Each line below is to be written out in full, exactly as shown.

================

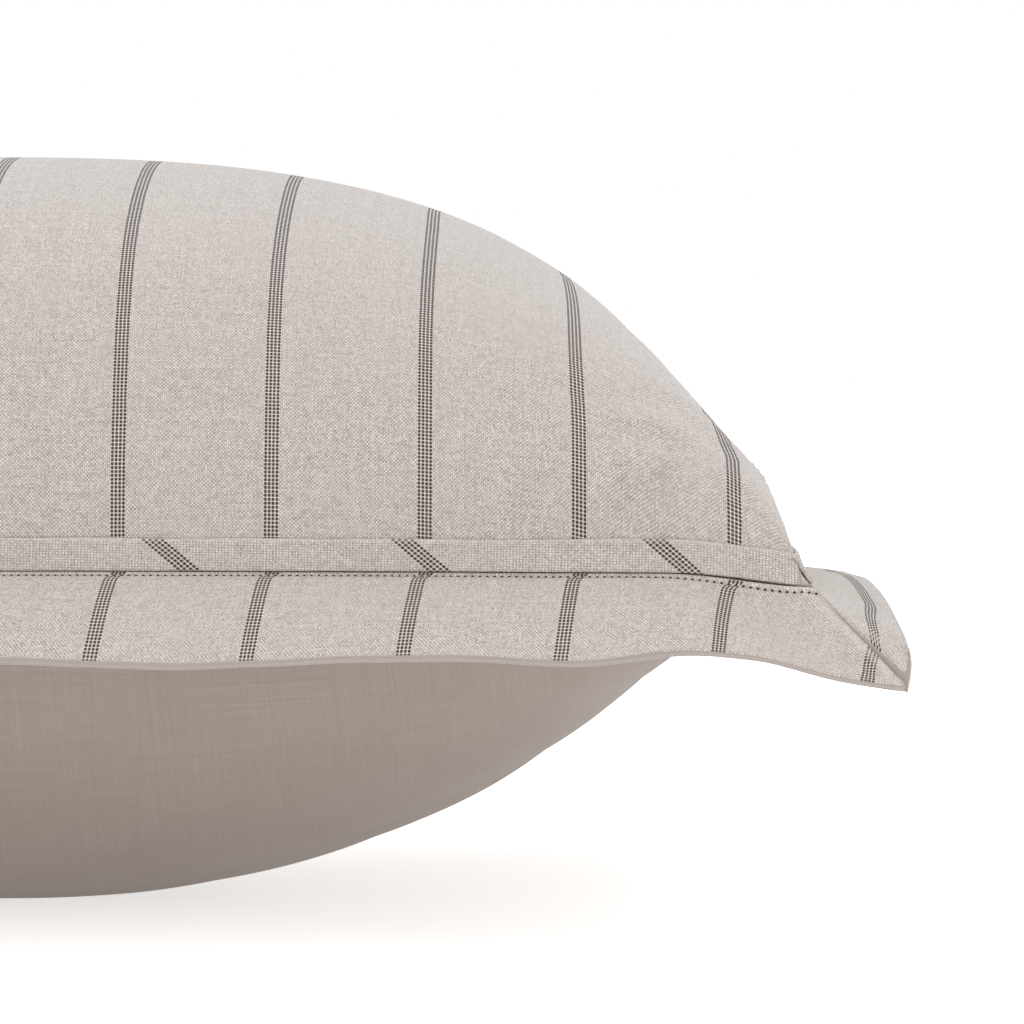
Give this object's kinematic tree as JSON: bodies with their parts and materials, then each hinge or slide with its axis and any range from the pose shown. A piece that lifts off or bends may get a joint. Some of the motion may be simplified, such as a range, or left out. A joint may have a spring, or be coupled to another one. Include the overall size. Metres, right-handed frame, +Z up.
{
  "type": "throw pillow",
  "caption": "Square throw pillow with a plump zipped cover, a folded inner band, a mitred flange round the edge and a sewn insert.",
  "frame": {"origin": "middle of the patch on which the pillow rests, at the bottom of the back panel", "axes": "+Z up out of the front panel's crown; +Y towards the side that holds the zip; +X along the zip, the way the slider opens"},
  "size_m": [0.574, 0.574, 0.2405],
  "materials": {
    "striped_linen": "matte",
    "plain_backing": "matte",
    "thread": "matte",
    "label_cloth": "satin",
    "casing_cloth": "matte",
    "fibre_filling": "matte",
    "zip_tape_cloth": "matte",
    "zip_nylon": "satin",
    "zip_metal": "satin"
  },
  "bodies": {
    "cushion": {"front_panel": "striped_linen", "inner_band_front": "striped_linen", "inner_band_right": "striped_linen", "inner_band_back": "striped_linen", "inner_band_left": "striped_linen", "flange_front": "striped_linen", "flange_right": "striped_linen", "flange_back": "striped_linen", "flange_left": "striped_linen", "back_panel_main": "plain_backing", "back_panel_zip_facing": "plain_backing", "topstitching": "thread", "care_label": "label_cloth", "insert_case_top": "casing_cloth", "insert_case_bottom": "casing_cloth", "insert_filling": "fibre_filling", "zip_tape_main": "zip_tape_cloth", "zip_tape_facing": "zip_tape_cloth", "zip_coil_main": "zip_nylon", "zip_coil_facing": "zip_nylon", "zip_top_stops": "zip_metal", "zip_bottom_stop": "zip_metal", "zip_stitching": "thread"},
    "slider": {"zip_slider": "zip_metal"},
    "pull_tab": {"zip_pull_tab": "zip_metal"}
  },
  "joints": [
    {"name": "zip_slide", "type": "slide", "parent": "cushion", "child": "slider", "axis": [1, 0, 0], "range_m": [0, 0.34]},
    {"name": "pull_tab_hinge", "type": "hinge", "parent": "slider", "child": "pull_tab", "pos_m": [-0.17, 0.21131, 0.07548], "axis": [0, 0.5892, 0.808], "range_deg": [0, 165]}
  ]
}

================

* Correct output:
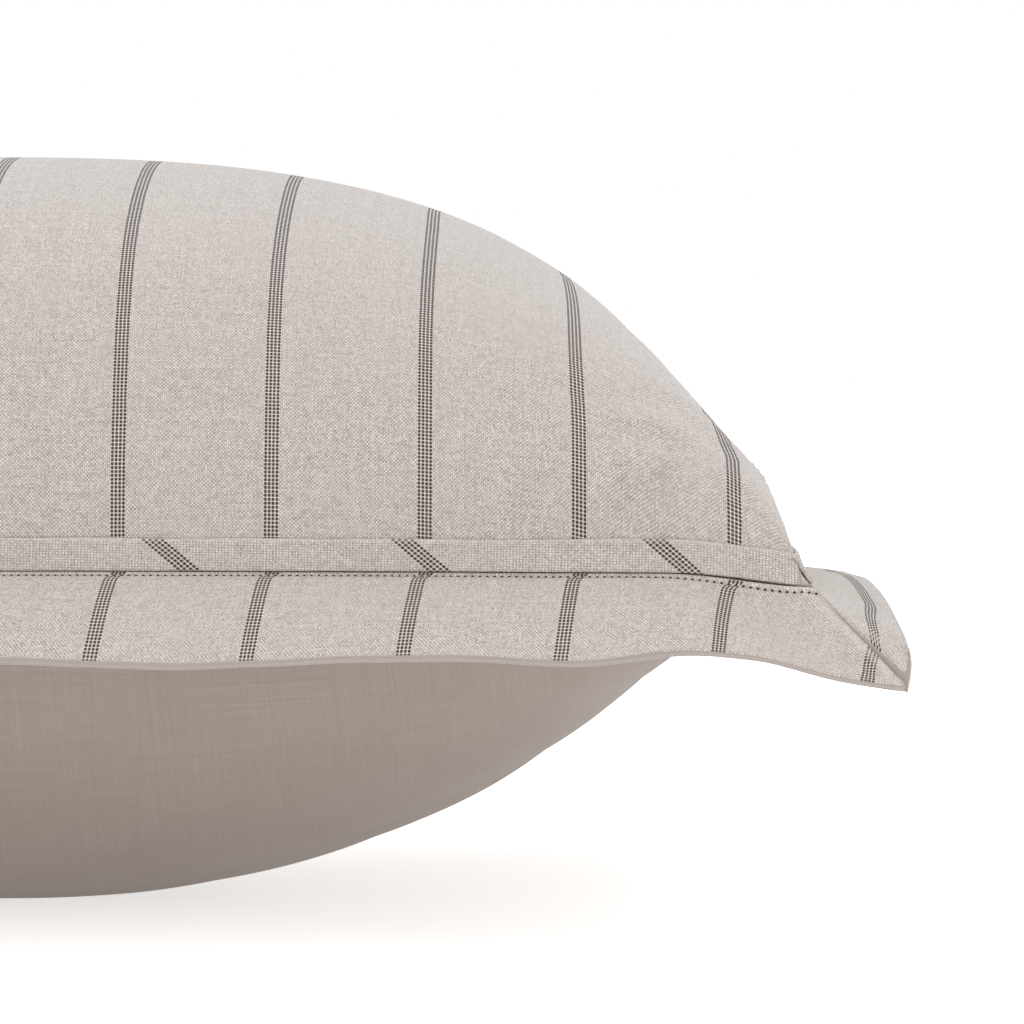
Give this object's kinematic tree as JSON: bodies with their parts and materials, then each hinge or slide with its axis and any range from the pose shown. A piece that lifts off or bends may get a joint. Some of the motion may be simplified, such as a range, or left out. A joint may have a spring, or be coupled to another one. Include the overall size. Metres, right-handed frame, +Z up.
{
  "type": "throw pillow",
  "caption": "Square throw pillow with a plump zipped cover, a folded inner band, a mitred flange round the edge and a sewn insert.",
  "frame": {"origin": "middle of the patch on which the pillow rests, at the bottom of the back panel", "axes": "+Z up out of the front panel's crown; +Y towards the side that holds the zip; +X along the zip, the way the slider opens"},
  "size_m": [0.574, 0.574, 0.2405],
  "materials": {
    "striped_linen": "matte",
    "plain_backing": "matte",
    "thread": "matte",
    "label_cloth": "satin",
    "casing_cloth": "matte",
    "fibre_filling": "matte",
    "zip_tape_cloth": "matte",
    "zip_nylon": "satin",
    "zip_metal": "satin"
  },
  "bodies": {
    "cushion": {"front_panel": "striped_linen", "inner_band_front": "striped_linen", "inner_band_right": "striped_linen", "inner_band_back": "striped_linen", "inner_band_left": "striped_linen", "flange_front": "striped_linen", "flange_right": "striped_linen", "flange_back": "striped_linen", "flange_left": "striped_linen", "back_panel_main": "plain_backing", "back_panel_zip_facing": "plain_backing", "topstitching": "thread", "care_label": "label_cloth", "insert_case_top": "casing_cloth", "insert_case_bottom": "casing_cloth", "insert_filling": "fibre_filling", "zip_tape_main": "zip_tape_cloth", "zip_tape_facing": "zip_tape_cloth", "zip_coil_main": "zip_nylon", "zip_coil_facing": "zip_nylon", "zip_top_stops": "zip_metal", "zip_bottom_stop": "zip_metal", "zip_stitching": "thread"},
    "slider": {"zip_slider": "zip_metal"},
    "pull_tab": {"zip_pull_tab": "zip_metal"}
  },
  "joints": [
    {"name": "zip_slide", "type": "slide", "parent": "cushion", "child": "slider", "axis": [1, 0, 0], "range_m": [0, 0.34]},
    {"name": "pull_tab_hinge", "type": "hinge", "parent": "slider", "child": "pull_tab", "pos_m": [-0.17, 0.21131, 0.07548], "axis": [0, 0.5892, 0.808], "range_deg": [0, 165]}
  ]
}